What is being asked ->
Find each line containing the string "scene" and return it.
□ □ □ □
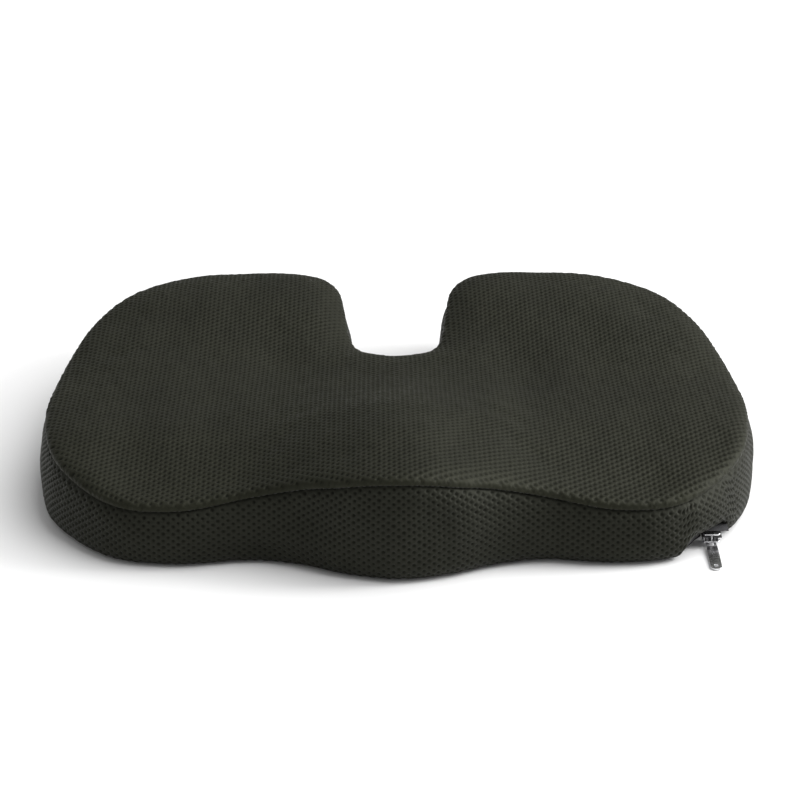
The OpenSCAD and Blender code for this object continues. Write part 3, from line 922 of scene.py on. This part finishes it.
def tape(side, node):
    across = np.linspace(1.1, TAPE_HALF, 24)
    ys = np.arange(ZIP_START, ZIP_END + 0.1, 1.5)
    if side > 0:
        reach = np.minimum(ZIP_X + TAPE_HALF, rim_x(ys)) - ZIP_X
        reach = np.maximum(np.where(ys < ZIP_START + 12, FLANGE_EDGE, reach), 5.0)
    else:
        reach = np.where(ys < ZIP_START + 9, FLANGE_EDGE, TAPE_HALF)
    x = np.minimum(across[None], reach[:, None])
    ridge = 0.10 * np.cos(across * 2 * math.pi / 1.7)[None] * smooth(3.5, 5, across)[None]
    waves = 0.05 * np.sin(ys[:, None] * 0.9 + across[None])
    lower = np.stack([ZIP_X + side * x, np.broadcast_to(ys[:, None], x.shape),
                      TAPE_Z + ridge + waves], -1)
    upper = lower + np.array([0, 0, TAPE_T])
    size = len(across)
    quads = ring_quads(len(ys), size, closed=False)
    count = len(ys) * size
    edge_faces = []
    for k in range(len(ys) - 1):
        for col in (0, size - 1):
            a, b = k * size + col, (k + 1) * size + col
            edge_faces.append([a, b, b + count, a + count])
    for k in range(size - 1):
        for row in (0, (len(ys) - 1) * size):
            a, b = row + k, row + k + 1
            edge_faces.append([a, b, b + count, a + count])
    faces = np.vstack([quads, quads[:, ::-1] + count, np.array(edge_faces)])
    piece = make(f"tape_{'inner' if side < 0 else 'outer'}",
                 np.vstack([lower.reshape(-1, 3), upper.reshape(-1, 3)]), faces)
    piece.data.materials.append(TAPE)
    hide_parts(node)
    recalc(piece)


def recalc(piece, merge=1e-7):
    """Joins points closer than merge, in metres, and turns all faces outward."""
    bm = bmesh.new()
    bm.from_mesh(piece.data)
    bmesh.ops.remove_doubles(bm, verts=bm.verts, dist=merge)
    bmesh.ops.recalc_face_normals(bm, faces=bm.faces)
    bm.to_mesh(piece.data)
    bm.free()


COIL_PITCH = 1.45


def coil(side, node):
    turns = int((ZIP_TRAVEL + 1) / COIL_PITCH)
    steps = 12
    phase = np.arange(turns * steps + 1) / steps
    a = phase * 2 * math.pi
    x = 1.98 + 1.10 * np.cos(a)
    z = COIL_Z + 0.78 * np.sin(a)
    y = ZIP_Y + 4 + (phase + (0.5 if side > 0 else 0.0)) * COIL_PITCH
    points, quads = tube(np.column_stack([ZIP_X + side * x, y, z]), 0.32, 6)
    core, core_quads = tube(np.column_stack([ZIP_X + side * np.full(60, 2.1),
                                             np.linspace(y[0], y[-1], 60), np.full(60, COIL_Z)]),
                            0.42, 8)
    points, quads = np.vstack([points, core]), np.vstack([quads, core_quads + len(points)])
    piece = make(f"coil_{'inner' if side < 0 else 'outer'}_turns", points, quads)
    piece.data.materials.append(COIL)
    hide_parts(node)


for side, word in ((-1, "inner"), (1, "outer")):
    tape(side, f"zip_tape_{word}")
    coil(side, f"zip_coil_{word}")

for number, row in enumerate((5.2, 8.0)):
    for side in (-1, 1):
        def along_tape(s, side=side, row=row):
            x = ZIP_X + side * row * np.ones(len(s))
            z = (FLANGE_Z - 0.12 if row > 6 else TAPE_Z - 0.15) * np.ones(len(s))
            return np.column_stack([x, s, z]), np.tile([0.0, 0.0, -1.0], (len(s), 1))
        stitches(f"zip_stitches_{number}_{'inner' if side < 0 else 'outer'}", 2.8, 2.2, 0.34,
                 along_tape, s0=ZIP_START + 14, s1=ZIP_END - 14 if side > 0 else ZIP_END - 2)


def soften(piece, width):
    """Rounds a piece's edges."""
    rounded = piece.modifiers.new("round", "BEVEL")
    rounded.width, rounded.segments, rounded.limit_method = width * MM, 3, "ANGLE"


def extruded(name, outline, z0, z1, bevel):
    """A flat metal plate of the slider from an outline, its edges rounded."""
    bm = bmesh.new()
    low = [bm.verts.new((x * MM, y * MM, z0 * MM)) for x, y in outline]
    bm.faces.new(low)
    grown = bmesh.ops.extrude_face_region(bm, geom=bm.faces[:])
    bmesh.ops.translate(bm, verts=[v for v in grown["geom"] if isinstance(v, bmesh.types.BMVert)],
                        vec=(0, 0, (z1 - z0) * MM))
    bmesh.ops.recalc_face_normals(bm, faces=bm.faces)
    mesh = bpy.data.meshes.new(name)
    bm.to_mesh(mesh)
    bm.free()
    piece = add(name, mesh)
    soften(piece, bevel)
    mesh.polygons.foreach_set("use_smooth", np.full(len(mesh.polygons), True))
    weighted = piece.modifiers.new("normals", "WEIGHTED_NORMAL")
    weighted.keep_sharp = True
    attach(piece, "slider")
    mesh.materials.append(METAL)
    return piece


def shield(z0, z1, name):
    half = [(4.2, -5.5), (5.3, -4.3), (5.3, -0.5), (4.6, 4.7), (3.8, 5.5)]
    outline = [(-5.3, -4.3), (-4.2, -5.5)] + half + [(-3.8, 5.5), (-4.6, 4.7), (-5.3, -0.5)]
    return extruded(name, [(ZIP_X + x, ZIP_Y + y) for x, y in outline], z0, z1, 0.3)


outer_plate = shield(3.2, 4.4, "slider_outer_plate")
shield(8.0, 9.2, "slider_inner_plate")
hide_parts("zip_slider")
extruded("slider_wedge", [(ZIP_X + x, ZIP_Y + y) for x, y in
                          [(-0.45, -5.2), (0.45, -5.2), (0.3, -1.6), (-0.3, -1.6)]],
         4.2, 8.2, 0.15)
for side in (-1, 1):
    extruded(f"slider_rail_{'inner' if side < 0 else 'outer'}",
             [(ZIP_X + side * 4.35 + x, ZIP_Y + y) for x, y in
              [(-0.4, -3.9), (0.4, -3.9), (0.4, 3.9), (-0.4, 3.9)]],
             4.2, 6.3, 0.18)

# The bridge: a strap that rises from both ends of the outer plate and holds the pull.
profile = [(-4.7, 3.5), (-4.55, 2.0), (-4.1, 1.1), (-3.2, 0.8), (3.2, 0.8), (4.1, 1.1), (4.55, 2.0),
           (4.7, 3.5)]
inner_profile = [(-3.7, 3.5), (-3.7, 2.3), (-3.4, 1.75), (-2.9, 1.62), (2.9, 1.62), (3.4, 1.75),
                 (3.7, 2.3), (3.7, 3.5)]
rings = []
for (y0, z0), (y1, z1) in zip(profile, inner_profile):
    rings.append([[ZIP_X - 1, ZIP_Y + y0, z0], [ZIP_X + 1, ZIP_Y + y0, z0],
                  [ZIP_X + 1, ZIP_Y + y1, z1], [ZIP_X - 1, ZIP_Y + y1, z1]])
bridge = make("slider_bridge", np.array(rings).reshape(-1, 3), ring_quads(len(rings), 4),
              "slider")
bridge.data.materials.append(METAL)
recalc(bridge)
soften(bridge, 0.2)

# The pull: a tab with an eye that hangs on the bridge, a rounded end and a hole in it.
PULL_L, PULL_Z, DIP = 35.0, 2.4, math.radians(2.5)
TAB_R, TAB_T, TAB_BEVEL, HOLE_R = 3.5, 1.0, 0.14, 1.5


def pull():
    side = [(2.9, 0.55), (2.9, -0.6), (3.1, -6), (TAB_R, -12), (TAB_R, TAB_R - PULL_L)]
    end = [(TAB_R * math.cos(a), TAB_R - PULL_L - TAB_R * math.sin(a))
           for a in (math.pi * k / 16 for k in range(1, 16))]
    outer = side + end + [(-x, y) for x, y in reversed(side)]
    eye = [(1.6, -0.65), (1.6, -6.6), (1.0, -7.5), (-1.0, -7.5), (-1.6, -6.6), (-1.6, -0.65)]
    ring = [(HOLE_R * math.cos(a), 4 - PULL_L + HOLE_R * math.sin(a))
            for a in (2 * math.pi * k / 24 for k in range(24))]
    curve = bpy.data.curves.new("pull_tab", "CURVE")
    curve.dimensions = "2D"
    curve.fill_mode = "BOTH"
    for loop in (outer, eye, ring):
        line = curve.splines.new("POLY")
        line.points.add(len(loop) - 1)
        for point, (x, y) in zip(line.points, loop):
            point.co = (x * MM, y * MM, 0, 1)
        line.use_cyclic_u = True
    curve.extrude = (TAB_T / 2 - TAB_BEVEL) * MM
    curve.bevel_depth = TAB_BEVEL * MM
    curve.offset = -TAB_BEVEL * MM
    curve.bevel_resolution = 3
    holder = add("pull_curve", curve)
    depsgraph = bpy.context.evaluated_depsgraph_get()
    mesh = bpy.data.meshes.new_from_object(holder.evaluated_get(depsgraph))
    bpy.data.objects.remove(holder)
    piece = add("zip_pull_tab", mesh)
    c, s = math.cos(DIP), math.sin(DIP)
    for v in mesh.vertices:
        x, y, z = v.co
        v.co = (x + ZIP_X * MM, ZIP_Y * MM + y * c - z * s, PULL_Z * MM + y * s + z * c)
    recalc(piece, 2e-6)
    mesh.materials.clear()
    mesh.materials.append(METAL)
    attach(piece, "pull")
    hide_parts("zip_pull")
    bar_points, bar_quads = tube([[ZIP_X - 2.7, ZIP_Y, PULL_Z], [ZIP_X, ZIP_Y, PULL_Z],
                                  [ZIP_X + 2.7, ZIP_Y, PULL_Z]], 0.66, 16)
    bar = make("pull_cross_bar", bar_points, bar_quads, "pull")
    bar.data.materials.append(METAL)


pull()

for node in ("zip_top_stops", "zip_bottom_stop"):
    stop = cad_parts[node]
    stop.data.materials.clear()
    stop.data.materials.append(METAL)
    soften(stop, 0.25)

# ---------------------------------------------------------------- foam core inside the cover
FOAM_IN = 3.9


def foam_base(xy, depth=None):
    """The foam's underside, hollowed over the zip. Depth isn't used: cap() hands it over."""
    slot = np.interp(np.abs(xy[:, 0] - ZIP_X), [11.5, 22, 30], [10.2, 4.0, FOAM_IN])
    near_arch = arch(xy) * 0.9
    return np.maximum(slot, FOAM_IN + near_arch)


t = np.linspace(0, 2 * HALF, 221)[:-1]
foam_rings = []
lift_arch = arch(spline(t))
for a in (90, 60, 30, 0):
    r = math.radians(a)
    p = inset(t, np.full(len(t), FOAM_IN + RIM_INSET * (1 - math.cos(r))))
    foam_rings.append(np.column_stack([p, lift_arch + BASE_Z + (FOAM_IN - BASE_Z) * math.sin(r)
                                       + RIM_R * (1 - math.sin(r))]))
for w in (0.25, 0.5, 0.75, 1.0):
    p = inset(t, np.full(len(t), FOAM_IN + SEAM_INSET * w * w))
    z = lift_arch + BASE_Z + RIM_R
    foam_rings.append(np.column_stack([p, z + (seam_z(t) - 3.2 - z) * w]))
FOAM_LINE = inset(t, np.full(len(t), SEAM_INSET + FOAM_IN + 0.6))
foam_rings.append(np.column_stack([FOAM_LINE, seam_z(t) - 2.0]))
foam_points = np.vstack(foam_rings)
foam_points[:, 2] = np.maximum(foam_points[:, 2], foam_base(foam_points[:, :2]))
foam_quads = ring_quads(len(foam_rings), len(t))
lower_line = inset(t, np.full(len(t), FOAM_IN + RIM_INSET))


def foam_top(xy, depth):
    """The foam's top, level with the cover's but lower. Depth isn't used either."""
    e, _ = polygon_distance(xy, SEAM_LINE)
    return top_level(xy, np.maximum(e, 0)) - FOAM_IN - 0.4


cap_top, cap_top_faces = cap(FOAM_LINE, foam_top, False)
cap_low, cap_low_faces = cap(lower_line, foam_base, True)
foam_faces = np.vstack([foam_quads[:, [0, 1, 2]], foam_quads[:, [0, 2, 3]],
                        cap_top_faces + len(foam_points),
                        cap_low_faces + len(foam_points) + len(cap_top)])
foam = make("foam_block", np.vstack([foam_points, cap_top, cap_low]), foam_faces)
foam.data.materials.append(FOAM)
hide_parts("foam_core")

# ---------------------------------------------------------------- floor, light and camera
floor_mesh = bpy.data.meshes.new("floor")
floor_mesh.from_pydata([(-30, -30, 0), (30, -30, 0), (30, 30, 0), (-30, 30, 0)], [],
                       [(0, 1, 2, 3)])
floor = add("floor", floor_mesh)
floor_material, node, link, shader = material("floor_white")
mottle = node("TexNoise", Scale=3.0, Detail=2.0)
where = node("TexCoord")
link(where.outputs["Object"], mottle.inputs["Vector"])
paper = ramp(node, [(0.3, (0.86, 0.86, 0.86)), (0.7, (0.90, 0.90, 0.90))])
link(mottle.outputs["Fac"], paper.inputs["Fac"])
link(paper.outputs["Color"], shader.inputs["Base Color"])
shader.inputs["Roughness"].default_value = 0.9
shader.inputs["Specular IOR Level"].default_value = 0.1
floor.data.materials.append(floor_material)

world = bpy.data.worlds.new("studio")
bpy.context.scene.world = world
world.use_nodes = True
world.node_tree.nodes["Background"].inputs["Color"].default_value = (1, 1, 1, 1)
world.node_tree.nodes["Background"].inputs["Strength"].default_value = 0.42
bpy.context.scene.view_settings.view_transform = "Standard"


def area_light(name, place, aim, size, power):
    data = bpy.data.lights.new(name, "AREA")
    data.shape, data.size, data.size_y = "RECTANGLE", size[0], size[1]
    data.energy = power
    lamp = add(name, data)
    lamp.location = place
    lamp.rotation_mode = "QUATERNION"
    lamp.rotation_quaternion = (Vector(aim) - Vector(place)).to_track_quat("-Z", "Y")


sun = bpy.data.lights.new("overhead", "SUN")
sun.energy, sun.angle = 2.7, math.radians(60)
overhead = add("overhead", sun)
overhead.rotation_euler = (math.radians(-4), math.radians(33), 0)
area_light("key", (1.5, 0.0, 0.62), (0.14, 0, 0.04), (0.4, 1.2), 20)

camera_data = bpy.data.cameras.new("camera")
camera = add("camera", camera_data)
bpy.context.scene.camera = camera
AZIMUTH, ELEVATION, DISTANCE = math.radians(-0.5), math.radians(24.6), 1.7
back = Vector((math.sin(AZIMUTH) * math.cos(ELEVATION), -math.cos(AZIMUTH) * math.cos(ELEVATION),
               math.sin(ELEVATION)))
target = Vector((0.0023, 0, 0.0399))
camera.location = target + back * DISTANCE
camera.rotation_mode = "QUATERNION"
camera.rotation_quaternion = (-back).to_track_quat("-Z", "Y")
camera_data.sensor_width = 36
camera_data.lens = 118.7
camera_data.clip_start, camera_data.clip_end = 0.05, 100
□ □ □ □
Written solution ->
The OpenSCAD and Blender code for this object continues. Write part 3, from line 922 of scene.py on. This part finishes it.
bpy.context.scene.world = world
bpy.context.scene.view_settings.view_transform = "Standard"
bpy.context.scene.camera = camera